William C. Grasty, 32, is enumerated in the 1850 Census and living in The Southern District, Pittsylvania County, Virginia with the following listed in the household: Letitia Grasty, 29, Samuel, 10, Jane 8, Phebe, 7, Mary, 5, Ella, 3, and Beverly B. Walker, 17, noted as a clerk. William C. Grasty’s occupation is listed as Merchant. William Grasty is also noted in the 1850 Census as owning 20 slaves.

1860 CENSUS
Thomas Grasty, 50, is enumerated in the 1860 Census and living in The Southern District, Pittsylvania County, Virginia. Members of his household include: Mary G. Grasty, 41, Samuel G, 16, William C, 13, John L, 10, Ferdinand, 10, Nat G, 3, Mary G, 8 months, and J. D. Farmer, 35, whose occupation is given as Farmer. Thomas Grasty’s occupation is listed as Lawyer, his real estate value noted as $1,000, and his personal property $18,000. Thomas Grasty is noted to have owned 20 slaves in the slave schedules for the 1860 Census: One female 50 years of age was enumerated in Orange County, Virginia. The other 19 slaves were enumerated in the Census as living in Pittsylvania County, Virginia: There were 11 male slaves ages 60, 37, 35, 25, 21, 15, 11, 9, 6, 1, and 1; there were 8 female slaves: 68, 50, 20, 19, 18, 18, 6, and 3 years of age.

William Grasty, 42, is enumerated in the 1860 Census living in Danville, Pittsylvania County, Virginia with the following members in his household: Letitia, 39, Samuel L, 20, Jane C, 18, Phebe A, 16, Mary A, 14, Ellen O, 12, Phillip L, 9, and Lettie S, 6 months. William Grasty’s occupation is listed as Merchant, his real estate value noted as $8,000 and personal property value $6,200.

1870 CENSUS
Thomas Grasty, 60, is enumerated in the 1870 Census living in Baltimore, Maryland with the following members of his household: Mary G, 51, Samuel G, 27, noted as a “Boat Agent”, Douglas C, 24, noted as “(illegible) Dealer”, John L, 20, noted as a “Drugstore Clerk”, Mary G, 11, Nathaniel, 6, and Mary Duff, 50, noted as a Mulatto servant. Thomas Grasty’s occupation is listed as Lawyer, his real estate value $10,000 and his personal property value $700.

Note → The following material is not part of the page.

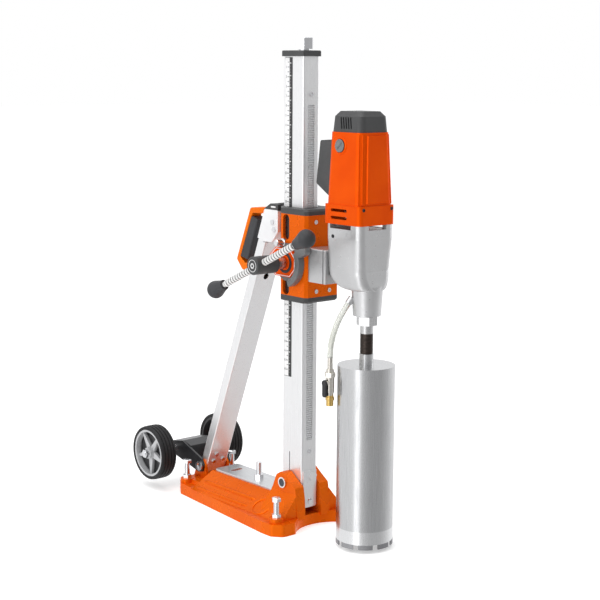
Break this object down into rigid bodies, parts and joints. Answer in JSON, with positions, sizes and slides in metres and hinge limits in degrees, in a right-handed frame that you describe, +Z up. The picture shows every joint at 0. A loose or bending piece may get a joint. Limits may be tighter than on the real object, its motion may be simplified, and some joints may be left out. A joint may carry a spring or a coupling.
{
  "type": "core drill rig",
  "caption": "Column-stand core drill: motor and water-fed core bit on a cranked carriage, tilting rack column with rear strut, cast base with levelling screws and transport wheels.",
  "frame": {"origin": "on the floor plane, at the column's axis, in the base's underside", "axes": "+Z up along the column; -Y towards the core bit; -X is the side with the feed crank"},
  "size_m": [0.2711, 0.7423, 1.039],
  "materials": {
    "orange_casting": "orange gloss paint on a casting",
    "orange_plastic": "orange moulded plastic",
    "grey_plastic": "dark grey moulded plastic",
    "black_plastic": "black moulded plastic",
    "grip_rubber": "soft dark grip",
    "black_paint": "black powder coat",
    "cast_aluminium": "bead-blasted die casting",
    "anodised": "satin clear anodised extrusion",
    "white_paint": "silver-white painted casting",
    "plate_steel": "rolled steel sheet",
    "zinc_steel": "bright zinc plated",
    "machined_steel": "machined bare steel",
    "crank_bar": "light grey ribbed bar",
    "barrel_steel": "turned and brushed steel tube",
    "segment_metal": "sintered diamond metal",
    "dark_thread": "black oxide thread",
    "tyre": "black tread rubber",
    "wheel_plastic": "light grey moulded rim",
    "ruler": "black printed scale",
    "hose": "translucent hose",
    "nickel": "nickel plated brass",
    "brass": "bare brass"
  },
  "bodies": {
    "base": {"base_casting": "orange_casting", "base_cover_plate": "plate_steel", "anchor_stud": "zinc_steel", "hex_nuts": "zinc_steel", "pivot_pins": "zinc_steel", "wheel_bracket": "black_paint", "wheel_axle": "zinc_steel"},
    "wheel_left": {"rim_left": "wheel_plastic", "tyre_left": "tyre"},
    "wheel_right": {"rim_right": "wheel_plastic", "tyre_right": "tyre"},
    "level_front_right": {"level_screw_front_right": "zinc_steel"},
    "level_front_left": {"level_screw_front_left": "zinc_steel"},
    "level_rear_right": {"level_screw_rear_right": "zinc_steel"},
    "level_rear_left": {"level_screw_rear_left": "zinc_steel"},
    "column": {"column_extrusion": "anodised", "column_screws": "zinc_steel", "gear_rack": "plate_steel", "ruler_strip": "ruler", "column_cap": "grey_plastic", "column_foot": "anodised"},
    "jack": {"jack_screw": "zinc_steel"},
    "strut": {"strut_tube": "anodised", "strut_head": "white_paint", "strut_head_cap": "grey_plastic", "strut_bolts": "zinc_steel", "carry_handle": "orange_plastic", "carry_grip": "grip_rubber"},
    "carriage": {"carriage_body": "orange_casting", "carriage_top_cover": "grey_plastic", "carriage_bottom_cover": "grey_plastic", "glide_pads": "black_plastic", "carriage_screws": "zinc_steel", "feed_bearing_plate": "orange_plastic", "mount_block": "cast_aluminium", "gearbox_housing": "cast_aluminium", "gearbox_cover": "cast_aluminium", "motor_housing": "orange_plastic", "motor_cap": "grey_plastic", "stator": "machined_steel", "carbon_brushes": "black_plastic", "shaft_bearings": "zinc_steel", "switch_box": "grey_plastic", "water_hose": "hose", "valve_body": "nickel", "water_connector": "brass"},
    "lock": {"lock_lever": "grey_plastic"},
    "pinion": {"feed_pinion": "machined_steel"},
    "crank": {"crank_shaft": "machined_steel", "crank_hub": "grey_plastic", "crank_bar": "crank_bar", "crank_knobs": "grip_rubber"},
    "rocker": {"power_switch": "black_plastic"},
    "armature": {"armature": "machined_steel"},
    "layshaft": {"layshaft": "machined_steel"},
    "spindle": {"spindle_shaft": "machined_steel", "bit_adapter": "dark_thread", "core_barrel": "barrel_steel", "diamond_segments": "segment_metal"},
    "valve_handle": {"valve_lever": "black_plastic"}
  },
  "joints": [
    {"name": "column_tilt", "type": "hinge", "parent": "base", "child": "column", "pos_m": [0, 0, 0.095], "axis": [-1, 0, 0], "range_deg": [0, 45]},
    {"name": "strut_swing", "type": "hinge", "parent": "base", "child": "strut", "pos_m": [0, 0.312, 0.062], "axis": [-1, 0, 0], "range_deg": [0, 51.76]},
    {"name": "jack_travel", "type": "slide", "parent": "column", "child": "jack", "axis": [0, 0, 1], "range_m": [0, 0.05]},
    {"name": "carriage_feed", "type": "slide", "parent": "column", "child": "carriage", "axis": [0, 0, 1], "range_m": [-0.33, 0.29]},
    {"name": "lock_turn", "type": "hinge", "parent": "carriage", "child": "lock", "pos_m": [-0.048, -0.015, 0.575], "axis": [-1, 0, 0], "range_deg": [0, 35]},
    {"name": "pinion_turn", "type": "hinge", "parent": "carriage", "child": "pinion", "pos_m": [0, -0.0435, 0.575], "axis": [1, 0, 0], "range_deg": [-1388, 1579]},
    {"name": "crank_turn", "type": "hinge", "parent": "carriage", "child": "crank", "pos_m": [-0.08, -0.015, 0.575], "axis": [1, 0, 0], "range_deg": [-3417, 3003]},
    {"name": "switch_rock", "type": "hinge", "parent": "carriage", "child": "rocker", "pos_m": [0.021, -0.112, 0.79], "axis": [0, 1, 0], "range_deg": [0, 14]},
    {"name": "spindle_spin", "type": "hinge", "parent": "carriage", "child": "spindle", "pos_m": [0, -0.2087, 0.45], "axis": [0, 0, 1], "continuous": true},
    {"name": "layshaft_spin", "type": "hinge", "parent": "carriage", "child": "layshaft", "pos_m": [0.01825, -0.19018, 0.61], "axis": [0, 0, 1], "continuous": true},
    {"name": "armature_spin", "type": "hinge", "parent": "carriage", "child": "armature", "pos_m": [0, -0.182, 0.74], "axis": [0, 0, 1], "continuous": true},
    {"name": "valve_turn", "type": "hinge", "parent": "carriage", "child": "valve_handle", "pos_m": [-0.068, -0.161, 0.344], "axis": [1, 0, 0], "range_deg": [0, 90]},
    {"name": "wheel_left_spin", "type": "hinge", "parent": "base", "child": "wheel_left", "pos_m": [-0.098, 0.4107, 0.0844], "axis": [1, 0, 0], "continuous": true},
    {"name": "wheel_right_spin", "type": "hinge", "parent": "base", "child": "wheel_right", "pos_m": [0.098, 0.4107, 0.0844], "axis": [1, 0, 0], "continuous": true},
    {"name": "level_front_right_travel", "type": "slide", "parent": "base", "child": "level_front_right", "axis": [0, 0, 1], "range_m": [-0.015, 0.02]},
    {"name": "level_front_left_travel", "type": "slide", "parent": "base", "child": "level_front_left", "axis": [0, 0, 1], "range_m": [-0.015, 0.02]},
    {"name": "level_rear_right_travel", "type": "slide", "parent": "base", "child": "level_rear_right", "axis": [0, 0, 1], "range_m": [-0.015, 0.02]},
    {"name": "level_rear_left_travel", "type": "slide", "parent": "base", "child": "level_rear_left", "axis": [0, 0, 1], "range_m": [-0.015, 0.02]}
  ],
  "couplings": [
    {"joint": "strut_swing", "follows": "column_tilt", "ratio": 1.15},
    {"joint": "pinion_turn", "follows": "carriage_feed", "rad_per_m": -83.333},
    {"joint": "crank_turn", "follows": "carriage_feed", "rad_per_m": 180.56},
    {"joint": "layshaft_spin", "follows": "spindle_spin", "ratio": -2.25},
    {"joint": "armature_spin", "follows": "spindle_spin", "ratio": 5.25}
  ]
}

William C. Grasty is enumerated in the 1870 Census living in Danville, Pittsylvania County, Virginia with the following members of his household: Letitia St. C, 47, Jane C, 25, Phoebe A, 22, Philip L, 19, Lettie S, 10, Joseph A. Hobson, 25 and noted as a clerk, Ella O. Hobson, 20, and Willie C. Hobson, 1. William C. Grasty’s occupation is listed as “Assistant in Grocery” and Philip L. Grasty’s occupation is listed as “Clerk in Grocery.” William C. Grasty’s real estate value is $11,200 and his personal property value is $500.

1880 CENSUS
Thomas Grasty, 70, is enumerated in the 1880 Census living in Baltimore, Maryland with the following members of his household: Mary G, 59, J. Thomas, 30, noted as a “Retail Tobacco Dealer”, Ferdinand, 27, noted as a “Telegraph Operator”, Mary G, 19, Nathaniel Grasty, 15, and Ann Williams, 30, noted as Black and a servant.

William C. Grasty, 62, is enumerated in the 1880 Census living in Danville, Pittsylvania County, Virginia with the following in his household: Letitia S, 58, Jennis C, 37, listed as daughter, Fay, 35, listed as daughter, Ellen O. Hobson, 33, listed as daughter, Lettie S Grasty, 19, listed as daughter, Wm. C. Hobson, 11, listed as grandson, Roland H. Hobson, 9, listed as grandson, Lightfoot Y, 7, listed as granddaughter, Railey Walton, 49, noted as Black and a servant, Mary Walker, 40, noted as Black and a servant. William C. Grasty’s occupation is listed as “Grocer.”